• [Collected data]:

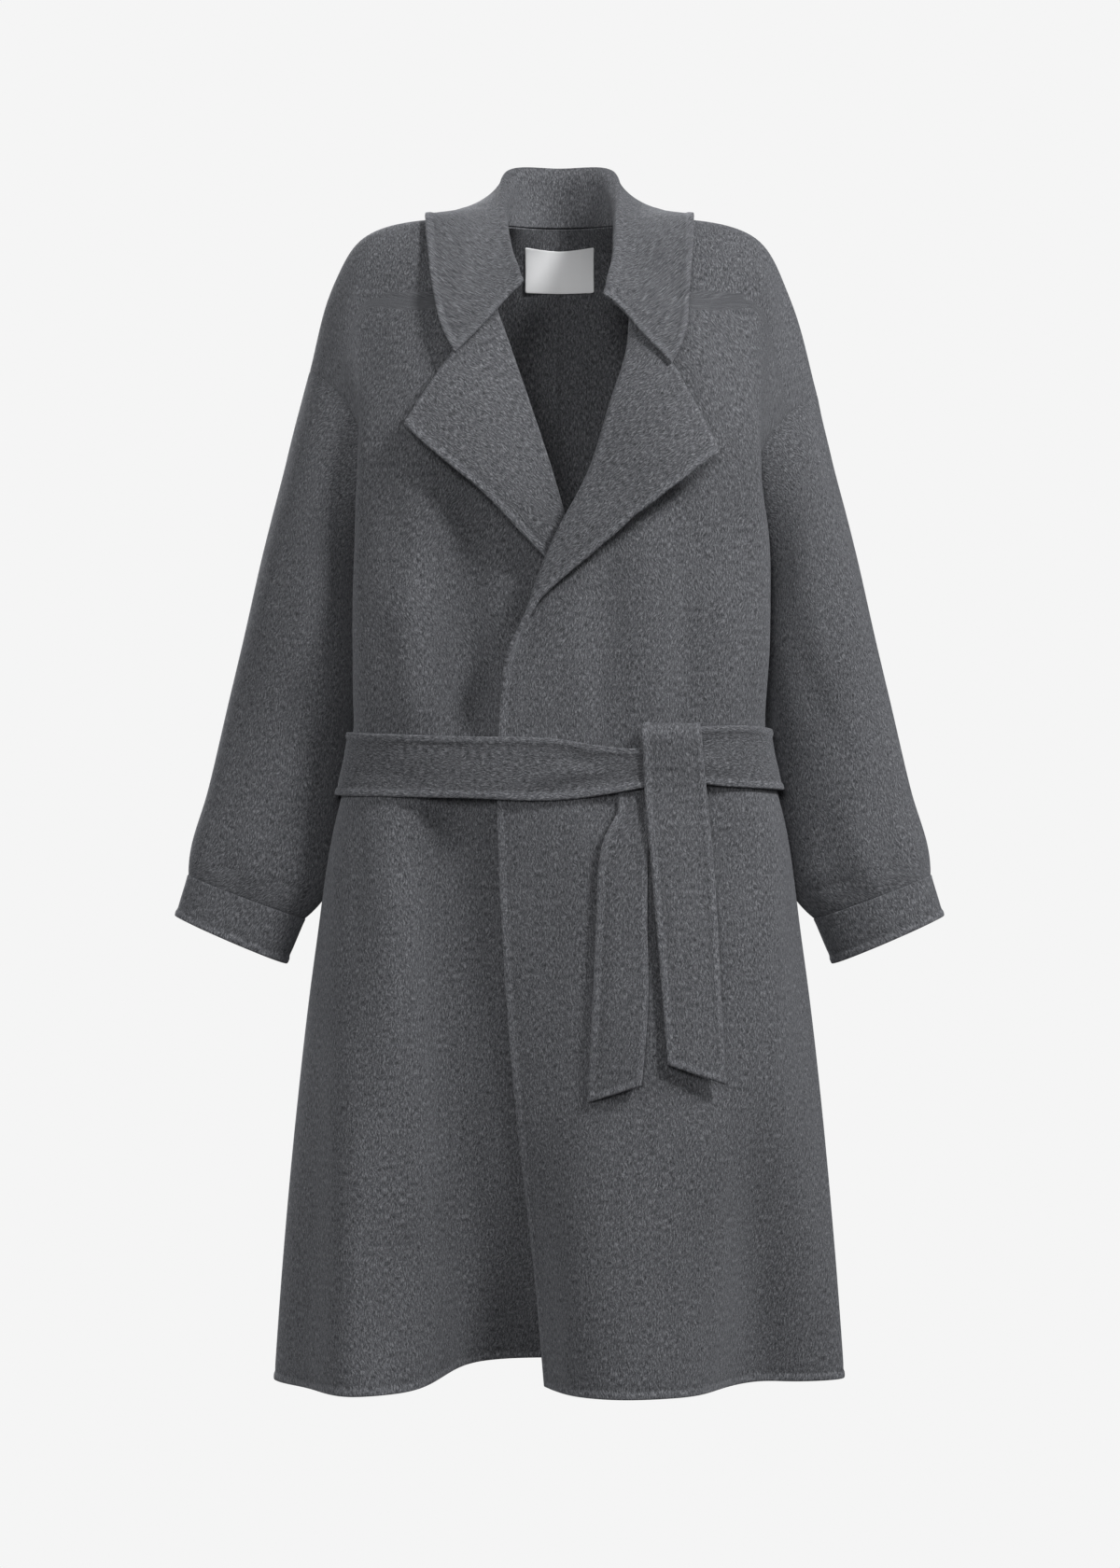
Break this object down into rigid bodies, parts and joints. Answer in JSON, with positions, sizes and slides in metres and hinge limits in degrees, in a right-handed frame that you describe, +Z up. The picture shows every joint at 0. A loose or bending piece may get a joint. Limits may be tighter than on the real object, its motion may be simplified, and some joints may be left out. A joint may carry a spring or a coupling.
{
  "type": "belted coat",
  "caption": "Long open-front coat in brushed wool, filled out and hollow, with wide notched lapels, turned cuffs and a tied belt.",
  "frame": {"origin": "middle of the neck opening, at the height of the shoulders", "axes": "+Z up, from the hem to the collar; -Y out of the coat's front; +X to the viewer's right, which is the wearer's left"},
  "size_m": [0.7848, 0.3056, 1.2412],
  "materials": {
    "wool": "brushed melange wool, matte",
    "label": "satin-woven label, bare"
  },
  "bodies": {
    "root": {"front_overlap": "wool", "front_underlap": "wool", "back_left": "wool", "back_right": "wool", "sleeve_left": "wool", "sleeve_right": "wool", "cuff_left": "wool", "cuff_right": "wool", "collar": "wool", "belt": "wool", "belt_tail_front": "wool", "belt_tail_back": "wool", "label": "label"}
  },
  "joints": []
}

• [What is expected]: Go through the listing and print each line exactly as it appears.

• [Answer to the exercise]:
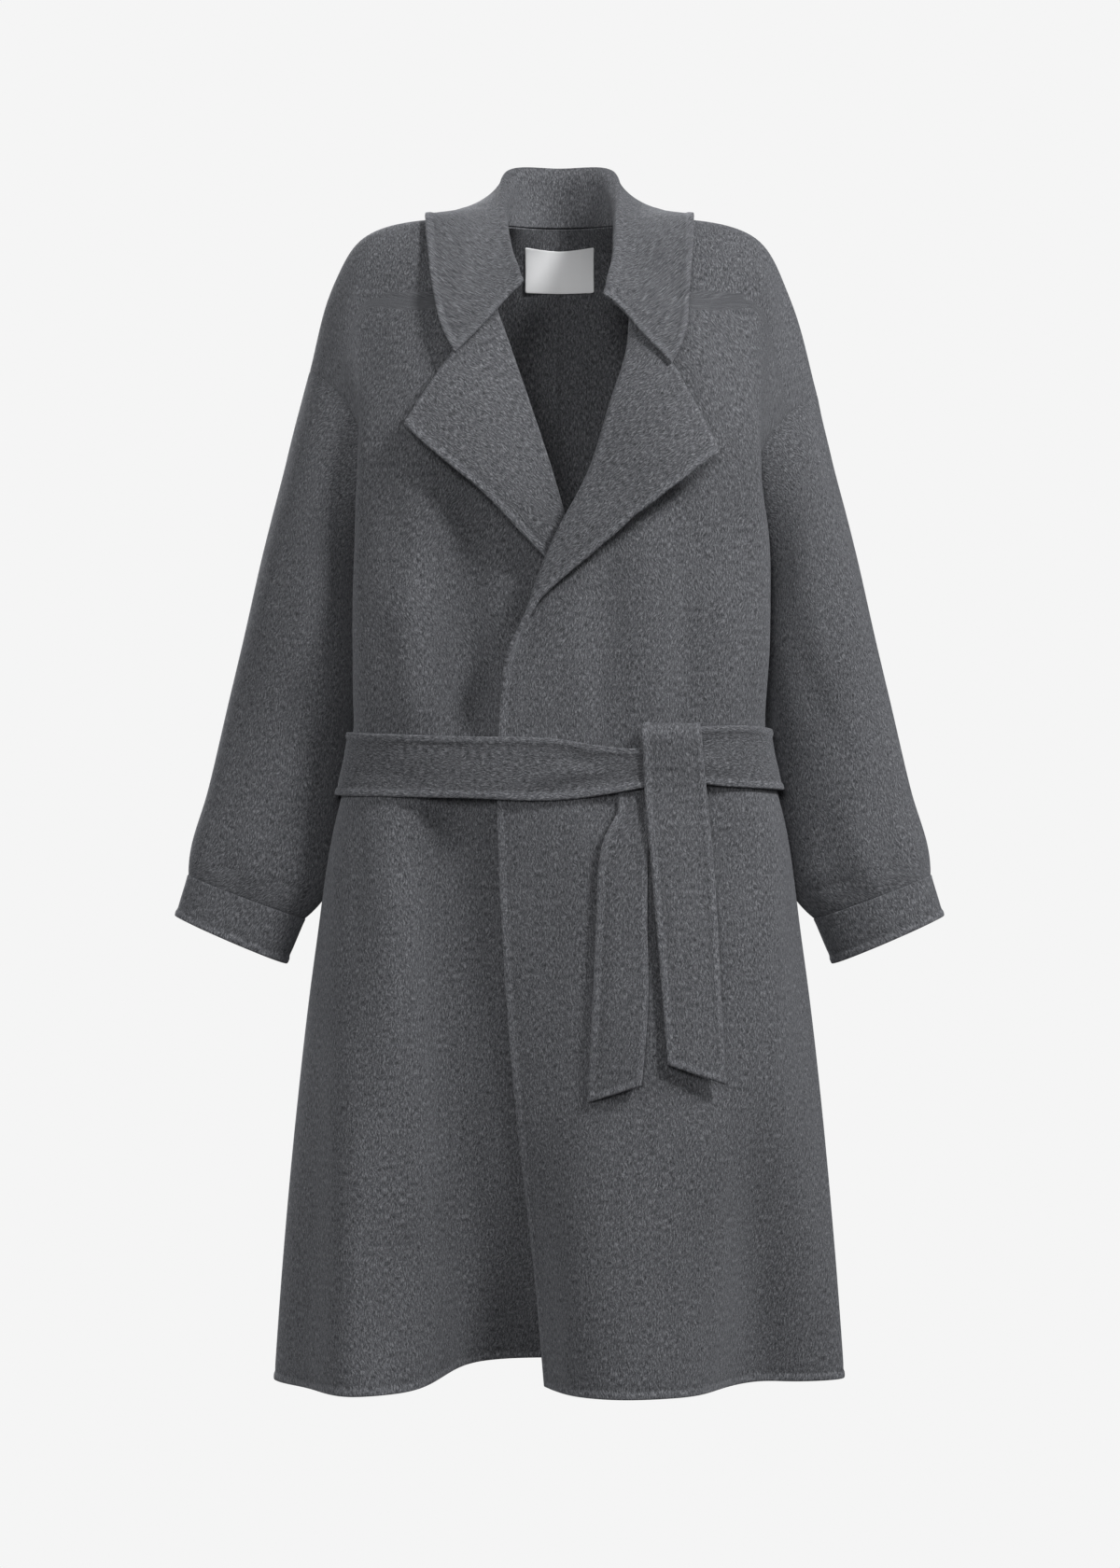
Break this object down into rigid bodies, parts and joints. Answer in JSON, with positions, sizes and slides in metres and hinge limits in degrees, in a right-handed frame that you describe, +Z up. The picture shows every joint at 0. A loose or bending piece may get a joint. Limits may be tighter than on the real object, its motion may be simplified, and some joints may be left out. A joint may carry a spring or a coupling.
{
  "type": "belted coat",
  "caption": "Long open-front coat in brushed wool, filled out and hollow, with wide notched lapels, turned cuffs and a tied belt.",
  "frame": {"origin": "middle of the neck opening, at the height of the shoulders", "axes": "+Z up, from the hem to the collar; -Y out of the coat's front; +X to the viewer's right, which is the wearer's left"},
  "size_m": [0.7848, 0.3056, 1.2412],
  "materials": {
    "wool": "brushed melange wool, matte",
    "label": "satin-woven label, bare"
  },
  "bodies": {
    "root": {"front_overlap": "wool", "front_underlap": "wool", "back_left": "wool", "back_right": "wool", "sleeve_left": "wool", "sleeve_right": "wool", "cuff_left": "wool", "cuff_right": "wool", "collar": "wool", "belt": "wool", "belt_tail_front": "wool", "belt_tail_back": "wool", "label": "label"}
  },
  "joints": []
}